As part of the settlement, the Vancouver Police Department has pledged over the next year to train all school liaison officers and members of its hate crime unit on addressing and countering anti-Black racism, as well as on how to provide “holistic and trauma-informed services” to people subjected to racism and hate, especially young people.
The department has also promised to create an information and resource guide for those officers to hand out to people who have been subjected to racism, highlighting available support and information resources.
Both the police and the school district have promised to work “collaboratively and in good faith” on a policy for responding to racist incidents in schools.
The Tyee asked the Vancouver School Board and Vancouver Police Department to verify and comment on the settlement details. Both declined, citing the inappropriateness of commenting on the tribunal’s work and breaking confidentiality.
“As the conversation with our partners is ongoing, I may be able to share more in the future,” Const. Tania Visintin, the department’s media relations officer, said in an email to The Tyee.
Rita Baboth said the settlement brings “little changes,” like anti-racism training for some police officers. But many of the promised changes from the school district were already underway.
Her ongoing concern remains the lack of accountability, saying there is nothing to stop the school board or the police department from responding to future racist acts in the same way they did to Changich’s experience.
“There’s no accountability on the people who handled the situation,” Baboth said, referring to former administrators at Lord Byng, Geoff Taylor and Mike Vulgaris, and then-school liaison officer Trevor Letourneau who investigated the video.
“We cannot have unity without accountability.”
The Tyee reached out to former Lord Byng principal Taylor and vice-principal Vulgaris in 2019 for our investigation on the fallout from the racist video, but they did not respond to requests. Vancouver police did not make Letourneau available for an interview about his investigation of the video when requested last week.
Baboth said anyone who has experienced or is experiencing racism in schools shouldn’t give up their fight just because her family reached a settlement agreement.
She suggests families and young people reach out to Speak Up Youth Forums, a website run by Marie Tate, which was the first outlet to feature an interview with Changich about the fallout from reporting the bomb threat.

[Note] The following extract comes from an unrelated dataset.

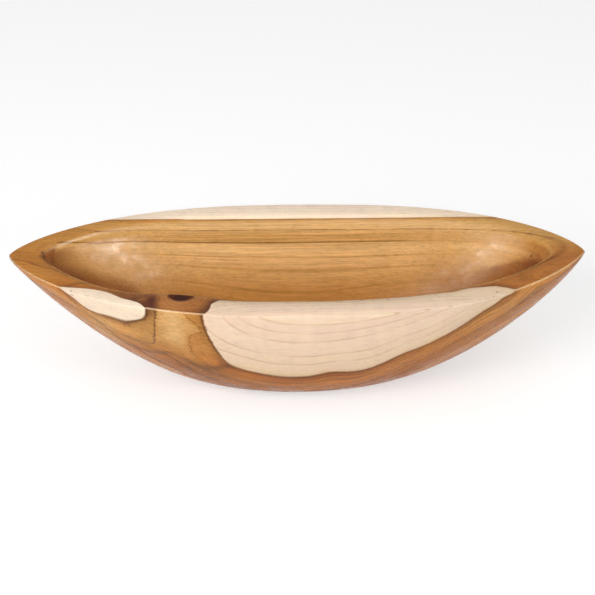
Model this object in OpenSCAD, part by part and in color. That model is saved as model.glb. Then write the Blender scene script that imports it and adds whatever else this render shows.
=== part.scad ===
// Boat-shaped dough bowl, carved by hand from one block of wood, with a dead knot in its near rim.
// X runs along the grain, Y across the bowl with the near side at -Y, and Z up from the table.

/* [Bowl] */
// Length from tip to tip, along the grain
bowl_length = 500; // [360:10:700]
// Width across the rim at mid length
bowl_width = 200; // [160:5:280]
// Height of the pointed tips above the table
tip_height = 115; // [90:1:160]
// How far the rim dips below the tips at mid length
rim_dip = 4; // [0:0.5:8]
// Radius of the eased outer edge of the rim
edge_radius = 1.5; // [0.5:0.25:3]

/* [Foot] */
// Length of the sanded flat that the bowl stands on
foot_length = 175; // [120:5:220]
// Width of the sanded flat
foot_width = 56; // [36:2:80]
// How far the flat lies off centre, towards the left tip
foot_shift = 2.5; // [0:0.5:10]

/* [Rim] */
// Width of the flat rim along the sides, at mid length
side_rim = 15; // [10:1:22]
// Length of the flat rim at the tips
tip_rim = 24; // [14:1:32]
// Width of the rounded shoulder from the flat rim into the hollow, along the sides
side_shoulder = 22; // [10:1:28]
// How far that shoulder drops before the wall is steepest
side_drop = 13; // [8:1:20]
// Radius from the flat rim into the hollow, at the tips
tip_rounding = 9; // [4:1:14]

/* [Hollow] */
// Thickness of the wood under the middle of the hollow
floor_thickness = 16; // [10:1:24]
// Length of the hollow's floor
floor_length = 150; // [100:5:190]
// Width of the hollow's floor
floor_width = 52; // [36:2:70]
// How much lower the floor's middle is than its edge
floor_dish = 2; // [0.5:0.5:5]

/* [Knot] */
// Radius of the dead knot
knot_radius = 10.5; // [6:0.5:12]
// How far the knot lies from mid length, towards the left tip
knot_shift = 98; // [60:1:130]
// How far the near wall swells into the hollow round the knot
knot_swell = 7; // [2:0.5:12]
// How far along the wall the swelling fades out, to either side of the knot
swell_reach = 34; // [24:2:50]

/* [Hidden] */

heartwood = "peru";
dead_wood = "saddlebrown";

half_length = bowl_length / 2;
half_width = bowl_width / 2;
foot_left = foot_length / 2 + foot_shift;
foot_right = foot_length / 2 - foot_shift;
floor_left = floor_length / 2 + foot_shift;
floor_right = floor_length / 2 - foot_shift;
floor_edge = floor_thickness + floor_dish;

// A plan is [half length to the left, half length to the right, half width].
rim_plan = [half_length, half_length, half_width];
foot_plan = [foot_left, foot_right, foot_width / 2];
mouth_inset = [tip_rim, tip_rim, side_rim];
floor_plan = [floor_left, floor_right, floor_width / 2];

// Fullness of a plan as [left, right], and how pointed each quarter is as [near, far]. 2 and 1 draw an ellipse.
rim_fullness_shares = [2.4, 2.65];
rim_point_shares = [[1.4, 1.45], [1.65, 1.38]];
mouth_fullness_shares = [3.5, 2.65];
mouth_point_shares = [[1.65, 1.5], [1.55, 0.9]];
// How soon a plan grows rounder as it goes down, as a power of the share of the depth.
rounding_off_share = 0.5;

// Each wall falls as a superellipse, [power inwards, power downwards]: the left stem, the right stem and the sides.
outer_wall_shares = [[1.45, 1.02], [1.46, 1.18], [2.5, 1.5]];
hollow_wall_shares = [[1.6, 1.1], [1.65, 1.2], [2.8, 1.7]];
// How far round the shoulder turns at the tips, as a share of its quarter turn along the sides.
tip_turn_share = 0.55;
// Power that spaces the rings evenly along the walls.
ring_spacing_share = 1.35;

// Points round each ring, and rings in each stretch of the skin from the foot round to the floor.
ring_points = 92;
outer_rings = 14;
edge_rings = 2;
shoulder_rings = 5;
hollow_rings = 12;
dish_rings = 2;

// Where the knot's round end is centred on the shoulder: the angle round it, from the flat rim.
knot_place_angle = 24;
// The branch rose this steeply as it left the heart of the tree.
branch_rise = 31;
// Length of dead branch that the block still held before it was hollowed, as a share of the bowl's width.
branch_length_share = 0.25;
branch_facets = 64;

function mix(a, b, share) = a + (b - a) * share;

// Height of the rim at a distance from mid length.
function rim_height(x) = tip_height - rim_dip * (1 - pow(min(abs(x) / half_length, 1), 2));

// How far the near wall stands into the hollow at a distance from mid length.
function swelling(x) = knot_swell * exp(-pow((x + knot_shift) / swell_reach, 2));

// Share of the way inwards at a share of the way down.
function inward(down, shares) = 1 - pow(max(1 - pow(down, shares[1]), 0), 1 / shares[0]);

// Share of the way down at which a ring of a wall lies: they crowd together at its top and foot.
function ring_down(index, count) = pow(sin(90 * index / count), ring_spacing_share);

// The plan of a wall's ring at a share of the way down.
function wall_plan(top, foot, down, shares) =
    [for (side = [0:2]) mix(top[side], foot[side], inward(down, shares[side]))];

// How far the shoulder has come in from the flat rim, and down as [tips, sides], at an angle round it.
function shoulder_inset(angle) =
    let (tip_inset = tip_rounding * sin(angle * tip_turn_share))
    [tip_inset, tip_inset, side_shoulder * sin(angle)];
function shoulder_depth(angle) =
    [tip_rounding * (1 - cos(angle * tip_turn_share)), side_drop * (1 - cos(angle))];

// One ring on its plan, with its depth under the rim as [tips, sides] and the height its wall goes down to.
function ring(plan, fullness, points, down, depth, bottom, swells) =
    let (rounder = pow(down, rounding_off_share))
    [for (index = [0:ring_points - 1])
        let (
            angle = 360 * index / ring_points,
            end = cos(angle) < 0 ? 0 : 1,
            side = sin(angle) < 0 ? 0 : 1,
            point = mix(points[end][side], 1, rounder),
            along = pow(abs(cos(angle)), mix(fullness[end], 2, rounder)),
            x = plan[end] * cos(angle),
            y = plan[2] * sign(sin(angle)) * pow(1 - along, point / 2),
            swell = swells && side == 0 ? swelling(x) * (1 - down) : 0,
            top = rim_height(x) - mix(depth[1], depth[0], along)
        )
        [x, y + swell, mix(top, bottom, down)]];

// A ring of the outside, and one of the hollow.
function outer_ring(plan, down, depth) =
    ring(plan, rim_fullness_shares, rim_point_shares, down, [depth, depth], 0, false);
function hollow_ring(plan, down, depth, bottom) =
    ring(plan, mouth_fullness_shares, mouth_point_shares, down, depth, bottom, true);

// The outside, from the foot up to the rim's edge.
outer_wall = [for (index = [outer_rings:-1:1])
    let (down = ring_down(index, outer_rings))
    outer_ring(wall_plan(rim_plan, foot_plan, down, outer_wall_shares), down, edge_radius)];

// The eased edge, from the outside over to the flat rim.
outer_edge = [for (index = [0:edge_rings])
    let (angle = 90 * index / edge_rings, inset = edge_radius * (1 - cos(angle)))
    outer_ring(rim_plan - [inset, inset, inset], 0, edge_radius * (1 - sin(angle)))];

// The shoulder, from the flat rim down to the steep wall of the hollow.
inner_shoulder = [for (index = [0:shoulder_rings])
    let (angle = 90 * index / shoulder_rings)
    hollow_ring(rim_plan - mouth_inset - shoulder_inset(angle), 0, shoulder_depth(angle), 0)];

// The hollow's wall, down to the edge of its floor.
hollow_wall = [for (index = [1:hollow_rings])
    let (top_plan = rim_plan - mouth_inset - shoulder_inset(90), down = ring_down(index, hollow_rings))
    hollow_ring(wall_plan(top_plan, floor_plan, down, hollow_wall_shares), down, shoulder_depth(90),
        floor_edge)];

// The dished floor, in towards its middle.
hollow_floor = [for (index = [1:dish_rings])
    let (out = 1 - index / (dish_rings + 1))
    hollow_ring(floor_plan * out, 1, [0, 0], floor_thickness + floor_dish * pow(out, 2))];

// A closed skin over the rings, flat under the first and drawn to one point inside the last.
module skin(rings, last_point) {
    count = len(rings);
    points = [for (one = rings) each one, last_point];
    function at(row, index) = row * ring_points + index % ring_points;
    walls = [for (row = [0:count - 2], index = [0:ring_points - 1]) each [
        [at(row, index), at(row + 1, index), at(row + 1, index + 1)],
        [at(row, index), at(row + 1, index + 1), at(row, index + 1)]
    ]];
    first = [for (index = [0:ring_points - 1]) index];
    last = [for (index = [0:ring_points - 1])
        [at(count - 1, index), count * ring_points, at(count - 1, index + 1)]];
    polyhedron(points = points, faces = [first, each walls, each last]);
}

// The carved block, with nothing taken out for the knot.
module carved_block() {
    skin([each outer_wall, each outer_edge, each inner_shoulder, each hollow_wall, each hollow_floor],
        [0, 0, floor_thickness]);
}

// The dead branch: its round end lies in the wood of the rim, and the rest ran back towards the tree's heart.
module dead_branch() {
    plan = rim_plan - mouth_inset - shoulder_inset(knot_place_angle);
    along = pow(knot_shift / plan[0], mouth_fullness_shares[0]);
    y = plan[2] * pow(1 - along, mouth_point_shares[0][0] / 2) - knot_swell;
    depth = shoulder_depth(knot_place_angle);
    z = rim_height(knot_shift) - mix(depth[1], depth[0], along);
    translate([-knot_shift, -y, z])
        rotate([branch_rise - 90, 0, 0]) {
            sphere(r = knot_radius, $fn = branch_facets);
            mirror([0, 0, 1])
                cylinder(r = knot_radius, h = bowl_width * branch_length_share, $fn = branch_facets);
        }
}

module bowl() {
    color(heartwood)
        difference() {
            carved_block();
            dead_branch();
        }
}

module knot() {
    color(dead_wood)
        intersection() {
            carved_block();
            dead_branch();
        }
}

bowl();
knot();
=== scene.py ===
"""Looks of a carved wooden dough bowl: the bowl, the dead knot in its rim, and a pale table in studio light.

Sizes are in millimetres in the classes and turned to metres where a mesh or light is made. X runs along the
grain, Y from the near rim to the far one, and Z up from the table.
"""
import logging
import math
from dataclasses import dataclass, field
from enum import Enum
from typing import Any, Iterator

import bmesh
import bpy
from mathutils import Matrix, Vector


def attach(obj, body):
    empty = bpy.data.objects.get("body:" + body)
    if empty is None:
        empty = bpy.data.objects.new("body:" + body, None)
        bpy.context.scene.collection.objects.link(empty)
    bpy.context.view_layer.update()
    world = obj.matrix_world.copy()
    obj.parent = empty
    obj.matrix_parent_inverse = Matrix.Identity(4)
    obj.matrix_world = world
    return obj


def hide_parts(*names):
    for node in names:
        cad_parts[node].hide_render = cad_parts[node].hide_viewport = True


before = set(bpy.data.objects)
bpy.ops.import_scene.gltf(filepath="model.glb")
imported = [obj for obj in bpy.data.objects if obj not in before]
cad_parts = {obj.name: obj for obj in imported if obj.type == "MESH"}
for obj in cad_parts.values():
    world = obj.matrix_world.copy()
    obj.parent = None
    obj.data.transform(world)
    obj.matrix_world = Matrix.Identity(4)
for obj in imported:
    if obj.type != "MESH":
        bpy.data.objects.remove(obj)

logging.basicConfig(level=logging.INFO, format="%(name)s: %(message)s")
log = logging.getLogger("dough_bowl")

MM = 0.001
WELD = 0.01 * MM
Pair = tuple[float, float]
Triple = tuple[float, float, float]
Socket = bpy.types.NodeSocket


def linear(code: str) -> tuple[float, float, float, float]:
    """Turns an sRGB hex colour into the linear values that a shader takes.

    Args:
        code: The colour as "#RRGGBB".

    Returns:
        Linear red, green and blue, and an alpha of 1.
    """
    parts = [int(code[at:at + 2], 16) / 255 for at in (1, 3, 5)]
    red, green, blue = (one / 12.92 if one <= 0.04045 else ((one + 0.055) / 1.055) ** 2.4 for one in parts)
    return red, green, blue, 1.0


def mix(start: float, end: float, share: float) -> float:
    """Returns the value that lies at a share of the way from start to end."""
    return start + (end - start) * share


class Skin(Enum):
    """Which skin of the bowl a ring lies in: how full its plan is, and how pointed each quarter of it is."""

    OUTSIDE = ((2.4, 2.65), ((1.4, 1.45), (1.65, 1.38)))
    HOLLOW = ((3.5, 2.65), ((1.65, 1.5), (1.55, 0.9)))

    @property
    def fullness(self) -> Pair:
        """How full the plan is, to the left and to the right."""
        return self.value[0]

    @property
    def points(self) -> tuple[Pair, Pair]:
        """How pointed the plan is, as the near and far quarter at the left, then at the right."""
        return self.value[1]


@dataclass(frozen=True)
class Ring:
    """One ring of the bowl's skin.

    Its plan is the half length to the left and to the right, and the half width. Down is the share of the
    wall's depth that it lies at, depth is how far it is under the rim at the tips and along the sides, and
    bottom is the height that its wall goes down to.
    """

    skin: Skin
    plan: Triple
    down: float = 0.0
    depth: Pair = (0.0, 0.0)
    bottom: float = 0.0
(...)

“That is where they can actually get help,” said Baboth. “If they had somewhere for themselves to speak, I think that is really helpful, and that is what’s helping us, too.”
Tate presented Rita and Changich with awards for their bravery after the settlement signing on Jan. 29.
Tate shares Rita’s concerns over the lack of accountability for the school administration.
"It just shows all the kids who know about this that it’s not really a big deal, that nobody needs to be accountable,” said Tate, a former member and co-founder of the BC Community Alliance, an umbrella group for Black organizations and individuals in Vancouver who did advocacy work around the Byng incident. “What Rita and Changich got from this case, they had to fight for.”
The Baboths weren’t just fighting for themselves, Tate noted. They were fighting in hope that other students subjected to racism wouldn’t have to fight like they did, and that those in charge would take care of victims of hate.
Tate isn’t sure that it worked.
“But when it comes down to it, will they?” she asked of school administrators and police. “If it happened tomorrow, would they keep the perp away and the victim safe?”